— Start —

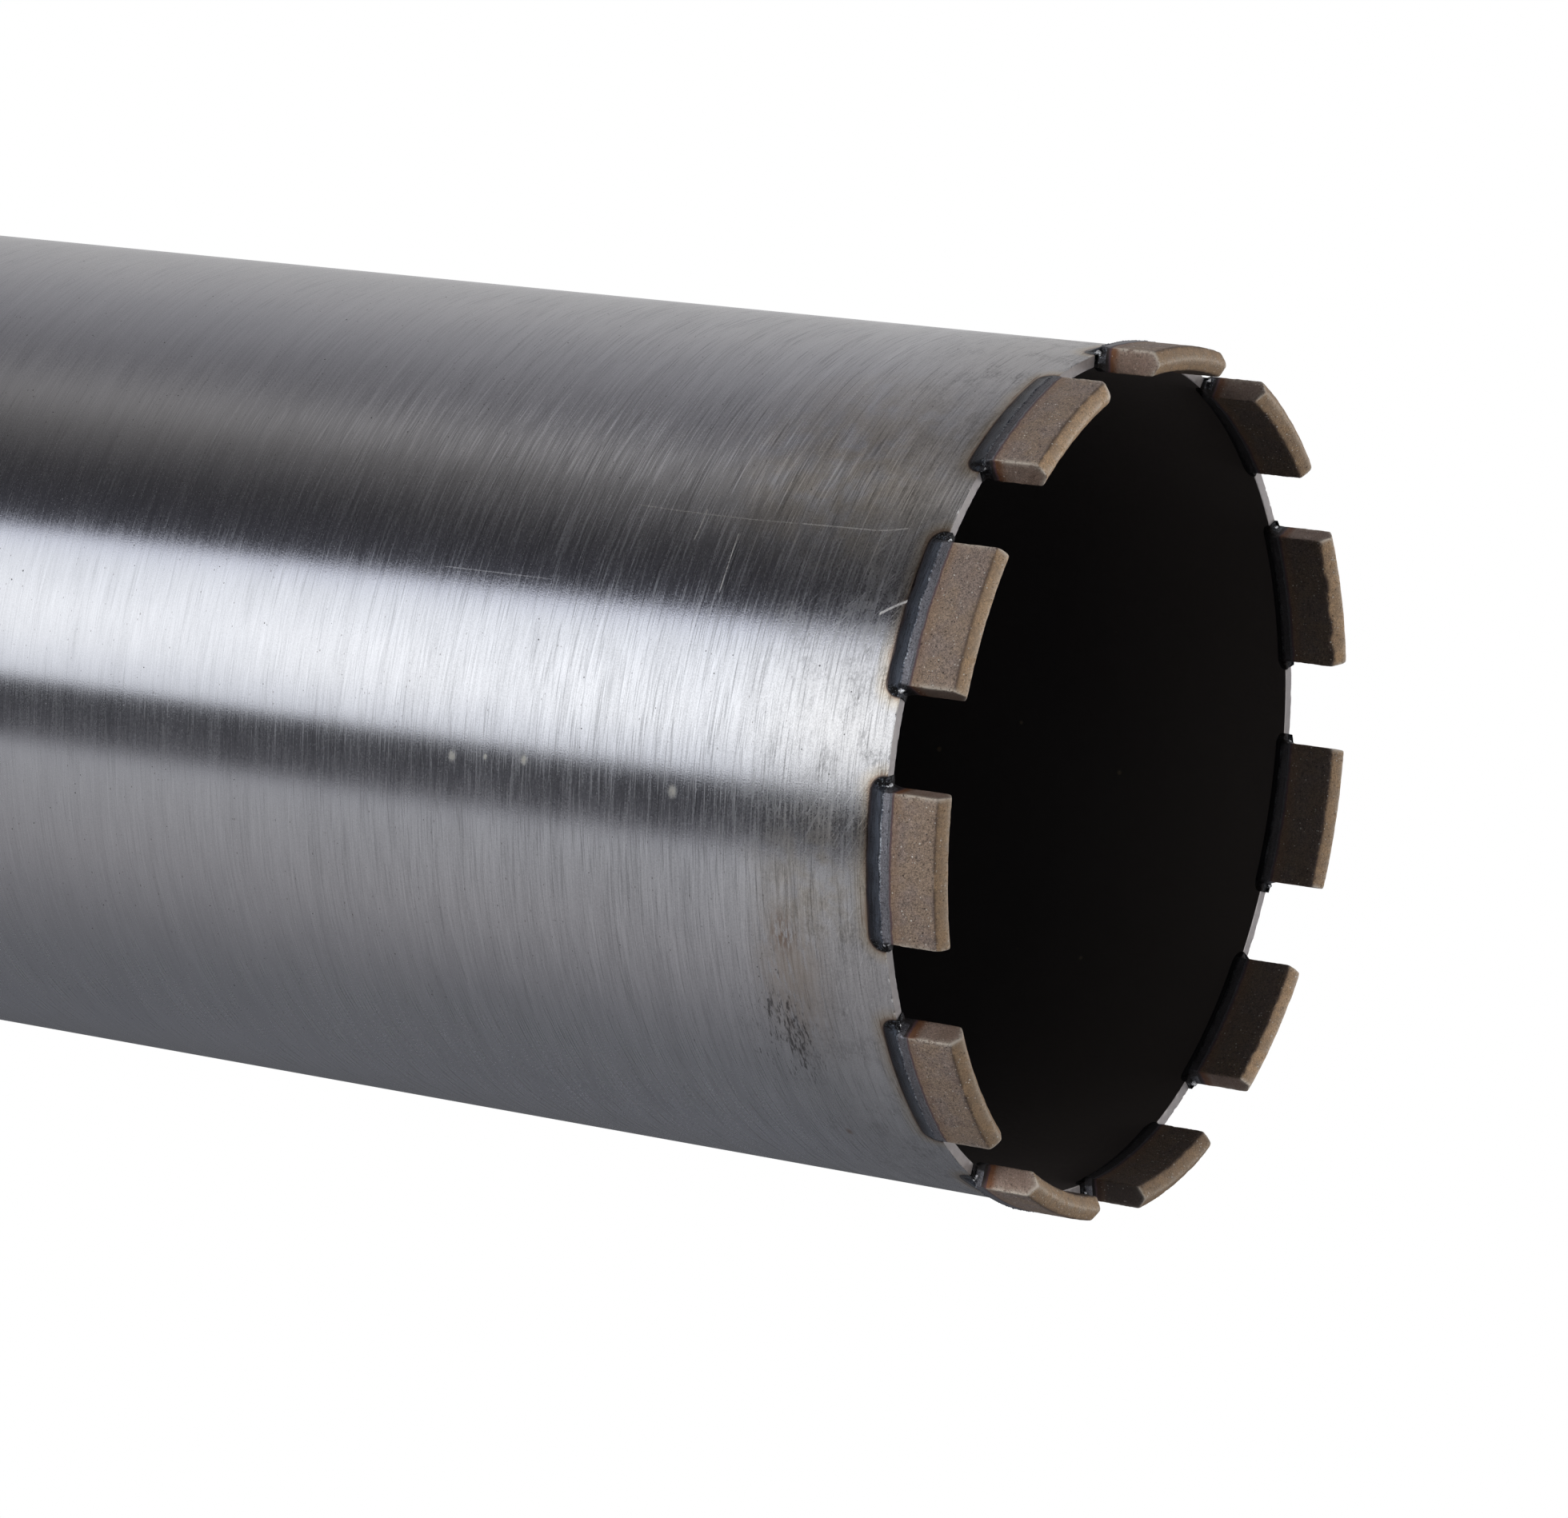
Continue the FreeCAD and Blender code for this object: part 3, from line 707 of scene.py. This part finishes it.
def make_tube(materials):
    """The tube's wall as a ring of revolution, with small burrs round the rim."""
    bevel, top_bevel = 0.12, 0.6
    climbs = [RIM + d for d in (0.12, 0.5, 1.2, 3, 6, 12, 30)]
    climbs += list(np.linspace(RIM + 60, TUBE_TOP - 6, 10)) + [TUBE_TOP - top_bevel - 0.3]
    outside = [(TUBE_OUT, h) for h in climbs] + [(TUBE_OUT, TUBE_TOP - top_bevel)]
    top = [(TUBE_OUT - top_bevel, TUBE_TOP), (TUBE_IN + bevel, TUBE_TOP)]
    inside = [(TUBE_IN, TUBE_TOP - bevel)] + [(TUBE_IN, h) for h in reversed(climbs)]
    across = np.linspace(TUBE_IN + bevel, TUBE_OUT - bevel, 5)
    rim = [(r, RIM) for r in across]
    profile = np.array(outside + top + inside + rim)
    turns = full_turn(TUBE_TURN_POINTS)
    radius = np.repeat(profile[:, :1], len(turns), axis=1)
    height = np.repeat(profile[:, 1:], len(turns), axis=1)

    # The rim's edges are ragged by a few hundredths of a millimetre.
    edge = circle(turns, TUBE_OUT)
    outer, inner = len(profile) - 1, len(outside) + len(top) + len(inside)
    burr = np.clip(field(edge, 3, 11), -1.5, 1.5) * 0.03
    nick = np.clip(field(edge, 1.4, 12) - 1, 0, 1) * 0.08
    height[outer] += nick + burr
    height[0] += nick * 1.4 + np.abs(burr)
    radius[outer] -= nick
    height[inner] += np.clip(field(edge, 2, 13), 0, 1.5) * 0.06
    points = around(radius, turns[None, :], height)
    faces = grid_faces(len(profile), len(turns), True, True)
    tube = new_piece("tube", points, faces, materials, sharp=25)
    last_out, last_top = len(outside) - 1, len(outside) + len(top) - 1
    for polygon in tube.data.polygons:
        row = polygon.index // len(turns)
        if row < last_out or row == len(profile) - 1:
            polygon.material_index = GROUND
        elif row <= last_top or row >= inner - 1:
            polygon.material_index = CUT
        else:
            polygon.material_index = BLACK
    return finished(tube, "tube_steel", "barrel_tube")


# How far each segment's ridge is worn round at its two ends, in millimetres, by
# number: first the end that lies on in the way the numbers run, then the other one.
RIDGE_WEAR = {
    1: (1.4, 0.8), 7: (1.6, 1), 8: (0.8, 1.5), 9: (0.6, 1.3), 10: (1.5, 0.7), 11: (3, 0.5)
}
USUAL_WEAR = (1, 0.8)
# How ragged the inner edge of the roof is, where it isn't as the others, in millimetres.
RAGGED = {2: 0.1, 3: 0.36, 4: 0.12, 5: 0.12, 6: 0.12}
USUAL_RAGGED = 0.03
# How pale the ground roof of a segment is, where it isn't as the others.
ROOF_TONE = {3: 1.25, 5: 1.3, 6: 0.83, 8: 0.95, 10: 1.38, 11: 1.5}
USUAL_ROOF_TONE = 1.05
# Painted light and shade on a segment's ends (as in RIDGE_WEAR), paler above 1 and darker below
# it, and painted shade on all of the inner faces.
END_PAINTED_LIGHT_AND_SHADE = {2: (1, 0.55), 6: (0.2, 1), 7: (1.4, 1), 8: (0.85, 1), 10: (1, 0.48), 11: (1, 0.7)}
INNER_PAINTED_SHADE = 0.55
# How pale a weld is, where it isn't as the others.
WELD_TONE = {11: 0.66}
# How widely a segment's faces blend into each other, and how far apart two places lie
# whose distances give the slope between them, in millimetres.
EDGE_SOFTNESS = 0.13
NUDGE = 0.01
SEGMENT_LATTICE = (110, 22, 50)
DRAWING_STEPS = 6
SEEDS_PER_SEGMENT = 100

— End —

STATED GOAL -
Beginning at the top of the data, please return every line until and including the line containing "height = np.repeat(profile[:, 1:], len(turns), axis=1)", copied exactly, and nothing past it.

RESULT OF THE TASK -
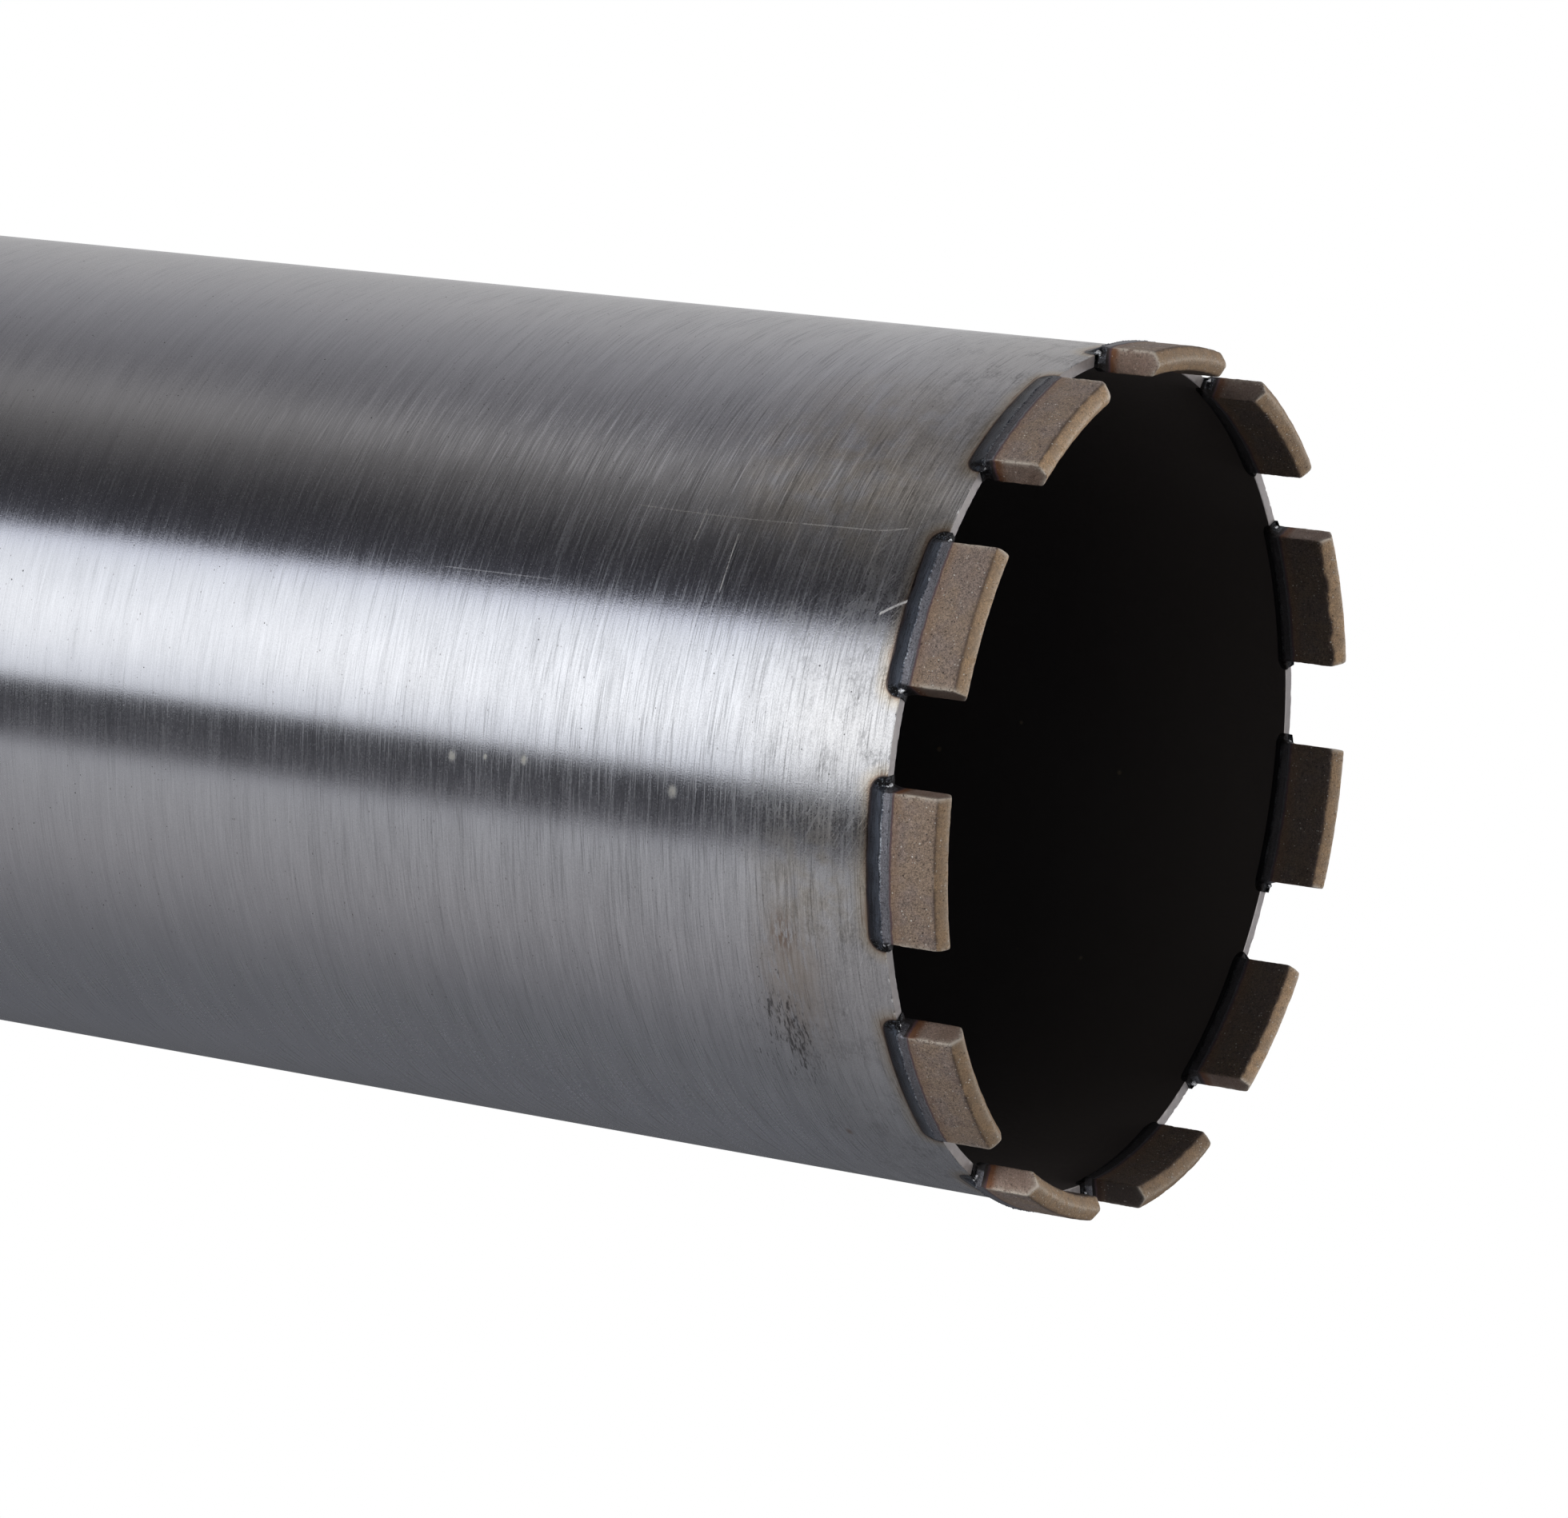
Continue the FreeCAD and Blender code for this object: part 3, from line 707 of scene.py. This part finishes it.
def make_tube(materials):
    """The tube's wall as a ring of revolution, with small burrs round the rim."""
    bevel, top_bevel = 0.12, 0.6
    climbs = [RIM + d for d in (0.12, 0.5, 1.2, 3, 6, 12, 30)]
    climbs += list(np.linspace(RIM + 60, TUBE_TOP - 6, 10)) + [TUBE_TOP - top_bevel - 0.3]
    outside = [(TUBE_OUT, h) for h in climbs] + [(TUBE_OUT, TUBE_TOP - top_bevel)]
    top = [(TUBE_OUT - top_bevel, TUBE_TOP), (TUBE_IN + bevel, TUBE_TOP)]
    inside = [(TUBE_IN, TUBE_TOP - bevel)] + [(TUBE_IN, h) for h in reversed(climbs)]
    across = np.linspace(TUBE_IN + bevel, TUBE_OUT - bevel, 5)
    rim = [(r, RIM) for r in across]
    profile = np.array(outside + top + inside + rim)
    turns = full_turn(TUBE_TURN_POINTS)
    radius = np.repeat(profile[:, :1], len(turns), axis=1)
    height = np.repeat(profile[:, 1:], len(turns), axis=1)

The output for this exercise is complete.